═════ Data extract ═════

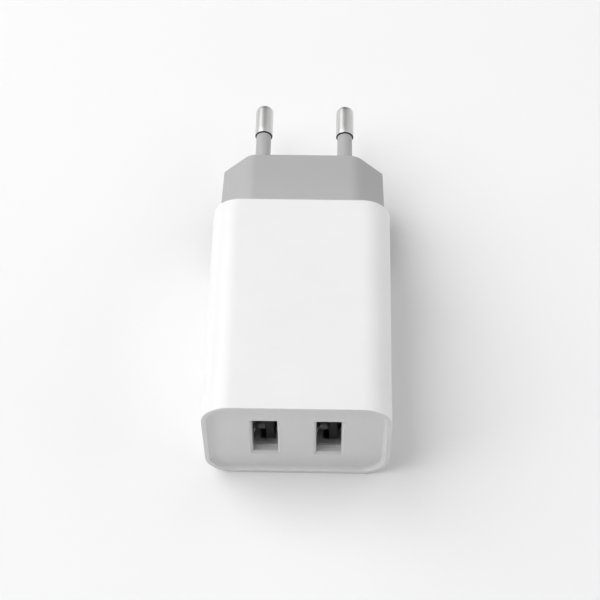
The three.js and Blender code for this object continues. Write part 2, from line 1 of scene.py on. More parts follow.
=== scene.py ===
"""The looks of a two-port USB wall charger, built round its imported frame.

Everything is in metres in the row frame: X across the width, Y from the ports to the pin tips, Z up.
Small sizes are written in millimetres times MM.
"""

import json
import math

import bmesh
import bpy
from mathutils import Matrix, Vector


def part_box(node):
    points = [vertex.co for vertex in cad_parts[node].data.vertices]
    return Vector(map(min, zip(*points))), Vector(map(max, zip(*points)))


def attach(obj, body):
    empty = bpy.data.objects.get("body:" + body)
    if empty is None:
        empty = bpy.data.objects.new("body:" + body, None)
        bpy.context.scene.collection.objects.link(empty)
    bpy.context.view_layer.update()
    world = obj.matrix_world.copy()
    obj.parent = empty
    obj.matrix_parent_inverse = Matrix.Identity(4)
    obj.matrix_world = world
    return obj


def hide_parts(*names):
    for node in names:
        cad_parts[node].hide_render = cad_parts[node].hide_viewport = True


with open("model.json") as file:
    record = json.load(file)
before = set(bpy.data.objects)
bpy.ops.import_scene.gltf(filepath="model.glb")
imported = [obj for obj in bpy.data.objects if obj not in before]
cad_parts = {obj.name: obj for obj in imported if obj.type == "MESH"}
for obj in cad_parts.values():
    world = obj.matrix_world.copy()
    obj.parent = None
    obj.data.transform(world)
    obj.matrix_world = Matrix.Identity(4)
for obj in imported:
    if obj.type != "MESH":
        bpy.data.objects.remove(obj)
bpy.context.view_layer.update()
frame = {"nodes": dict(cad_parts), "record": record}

MM = 0.001
BODY = "charger"

# Between fitted pieces, and the smallest broken edge
GAP = 0.1 * MM
EDGE_BREAK = 0.08 * MM

# Sizes of the casing
HOUSING_LOW, HOUSING_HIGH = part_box("main_housing")
HOUSING_WIDTH = HOUSING_HIGH.x - HOUSING_LOW.x
HOUSING_HEIGHT = HOUSING_HIGH.z - HOUSING_LOW.z
FRONT = HOUSING_LOW.y
HOUSING_BACK = HOUSING_HIGH.y
MID_HEIGHT = (HOUSING_LOW.z + HOUSING_HIGH.z) / 2
CORNER_RADIUS = 6 * MM
WALL = 1.6 * MM
RIM_WIDTH = 0.95 * MM
RIM_EDGE = 0.12 * MM
RECESS_DEPTH = 0.9 * MM
RECESS_FILLET = 0.85 * MM
FRONT_WALL = 2.1 * MM
FRONT_WALL_BACK = FRONT + RECESS_DEPTH + FRONT_WALL
END_ROUNDING = 0.6 * MM
CAP_LOW, CAP_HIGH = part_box("plug_end_cap")
CAP_RIM = CAP_LOW.x - HOUSING_LOW.x - GAP

# Sizes of the plug
PLUG_LOW, PLUG_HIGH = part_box("plug_base")
PLUG_FACE = PLUG_HIGH.y
PLUG_SEAM = 0.05 * MM
PLUG_START = HOUSING_BACK + PLUG_SEAM
PLUG_HEIGHT = PLUG_HIGH.z - PLUG_LOW.z
PLUG_WIDTH_AT_BODY = 37.3 * MM
PLUG_WIDTH_AT_FACE = 36.2 * MM
PLUG_FLAT_SHARE = 0.655
PLUG_BLEND_RADIUS = 3.6 * MM
PLUG_SIDE_RADIUS = 0.6 * MM
PLUG_FACE_WALL = 3 * MM
SPIGOT_WIDTH = 29 * MM
SPIGOT_HEIGHT = 9.6 * MM
SPIGOT_WALL = 1.7 * MM
SPIGOT_CORNER = 1.5 * MM
HOLE_CLEARANCE = 0.06 * MM
PIN_TIP_RADIUS = 2 * MM
PIN_CORE_RADIUS = 1.3 * MM
PIN_NOSE_LENGTH = 1.6 * MM
SLEEVE_RADIUS = 1.7 * MM
SLEEVE_HEAD_RADIUS = 2.4 * MM
SLEEVE_CLEARANCE = 0.05 * MM
SLEEVE_BORE = PIN_CORE_RADIUS + SLEEVE_CLEARANCE
SLEEVE_END = PLUG_FACE + 10.45 * MM
PIN_SHOULDER = SLEEVE_END + 0.02 * MM
PIN_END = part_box("pin_left")[1].y
PIN_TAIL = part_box("pin_left")[0].y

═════

Exercise: Extract the data in full. Keep it word for word.

Answer for the task:
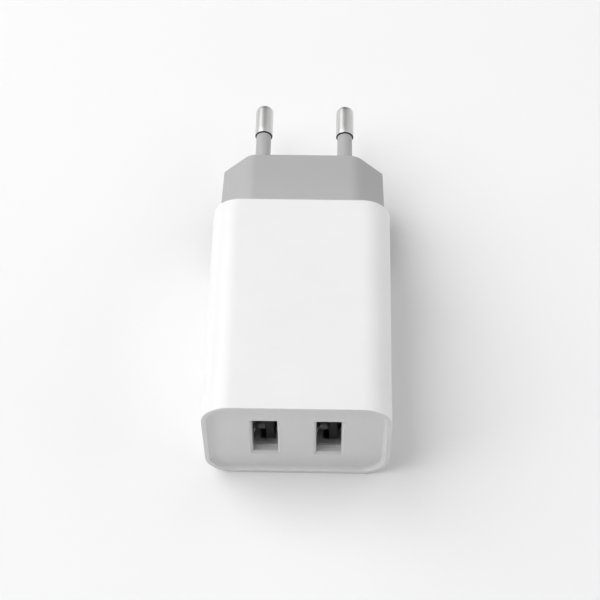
The three.js and Blender code for this object continues. Write part 2, from line 1 of scene.py on. More parts follow.
=== scene.py ===
"""The looks of a two-port USB wall charger, built round its imported frame.

Everything is in metres in the row frame: X across the width, Y from the ports to the pin tips, Z up.
Small sizes are written in millimetres times MM.
"""

import json
import math

import bmesh
import bpy
from mathutils import Matrix, Vector


def part_box(node):
    points = [vertex.co for vertex in cad_parts[node].data.vertices]
    return Vector(map(min, zip(*points))), Vector(map(max, zip(*points)))


def attach(obj, body):
    empty = bpy.data.objects.get("body:" + body)
    if empty is None:
        empty = bpy.data.objects.new("body:" + body, None)
        bpy.context.scene.collection.objects.link(empty)
    bpy.context.view_layer.update()
    world = obj.matrix_world.copy()
    obj.parent = empty
    obj.matrix_parent_inverse = Matrix.Identity(4)
    obj.matrix_world = world
    return obj


def hide_parts(*names):
    for node in names:
        cad_parts[node].hide_render = cad_parts[node].hide_viewport = True


with open("model.json") as file:
    record = json.load(file)
before = set(bpy.data.objects)
bpy.ops.import_scene.gltf(filepath="model.glb")
imported = [obj for obj in bpy.data.objects if obj not in before]
cad_parts = {obj.name: obj for obj in imported if obj.type == "MESH"}
for obj in cad_parts.values():
    world = obj.matrix_world.copy()
    obj.parent = None
    obj.data.transform(world)
    obj.matrix_world = Matrix.Identity(4)
for obj in imported:
    if obj.type != "MESH":
        bpy.data.objects.remove(obj)
bpy.context.view_layer.update()
frame = {"nodes": dict(cad_parts), "record": record}

MM = 0.001
BODY = "charger"

# Between fitted pieces, and the smallest broken edge
GAP = 0.1 * MM
EDGE_BREAK = 0.08 * MM

# Sizes of the casing
HOUSING_LOW, HOUSING_HIGH = part_box("main_housing")
HOUSING_WIDTH = HOUSING_HIGH.x - HOUSING_LOW.x
HOUSING_HEIGHT = HOUSING_HIGH.z - HOUSING_LOW.z
FRONT = HOUSING_LOW.y
HOUSING_BACK = HOUSING_HIGH.y
MID_HEIGHT = (HOUSING_LOW.z + HOUSING_HIGH.z) / 2
CORNER_RADIUS = 6 * MM
WALL = 1.6 * MM
RIM_WIDTH = 0.95 * MM
RIM_EDGE = 0.12 * MM
RECESS_DEPTH = 0.9 * MM
RECESS_FILLET = 0.85 * MM
FRONT_WALL = 2.1 * MM
FRONT_WALL_BACK = FRONT + RECESS_DEPTH + FRONT_WALL
END_ROUNDING = 0.6 * MM
CAP_LOW, CAP_HIGH = part_box("plug_end_cap")
CAP_RIM = CAP_LOW.x - HOUSING_LOW.x - GAP

# Sizes of the plug
PLUG_LOW, PLUG_HIGH = part_box("plug_base")
PLUG_FACE = PLUG_HIGH.y
PLUG_SEAM = 0.05 * MM
PLUG_START = HOUSING_BACK + PLUG_SEAM
PLUG_HEIGHT = PLUG_HIGH.z - PLUG_LOW.z
PLUG_WIDTH_AT_BODY = 37.3 * MM
PLUG_WIDTH_AT_FACE = 36.2 * MM
PLUG_FLAT_SHARE = 0.655
PLUG_BLEND_RADIUS = 3.6 * MM
PLUG_SIDE_RADIUS = 0.6 * MM
PLUG_FACE_WALL = 3 * MM
SPIGOT_WIDTH = 29 * MM
SPIGOT_HEIGHT = 9.6 * MM
SPIGOT_WALL = 1.7 * MM
SPIGOT_CORNER = 1.5 * MM
HOLE_CLEARANCE = 0.06 * MM
PIN_TIP_RADIUS = 2 * MM
PIN_CORE_RADIUS = 1.3 * MM
PIN_NOSE_LENGTH = 1.6 * MM
SLEEVE_RADIUS = 1.7 * MM
SLEEVE_HEAD_RADIUS = 2.4 * MM
SLEEVE_CLEARANCE = 0.05 * MM
SLEEVE_BORE = PIN_CORE_RADIUS + SLEEVE_CLEARANCE
SLEEVE_END = PLUG_FACE + 10.45 * MM
PIN_SHOULDER = SLEEVE_END + 0.02 * MM
PIN_END = part_box("pin_left")[1].y
PIN_TAIL = part_box("pin_left")[0].y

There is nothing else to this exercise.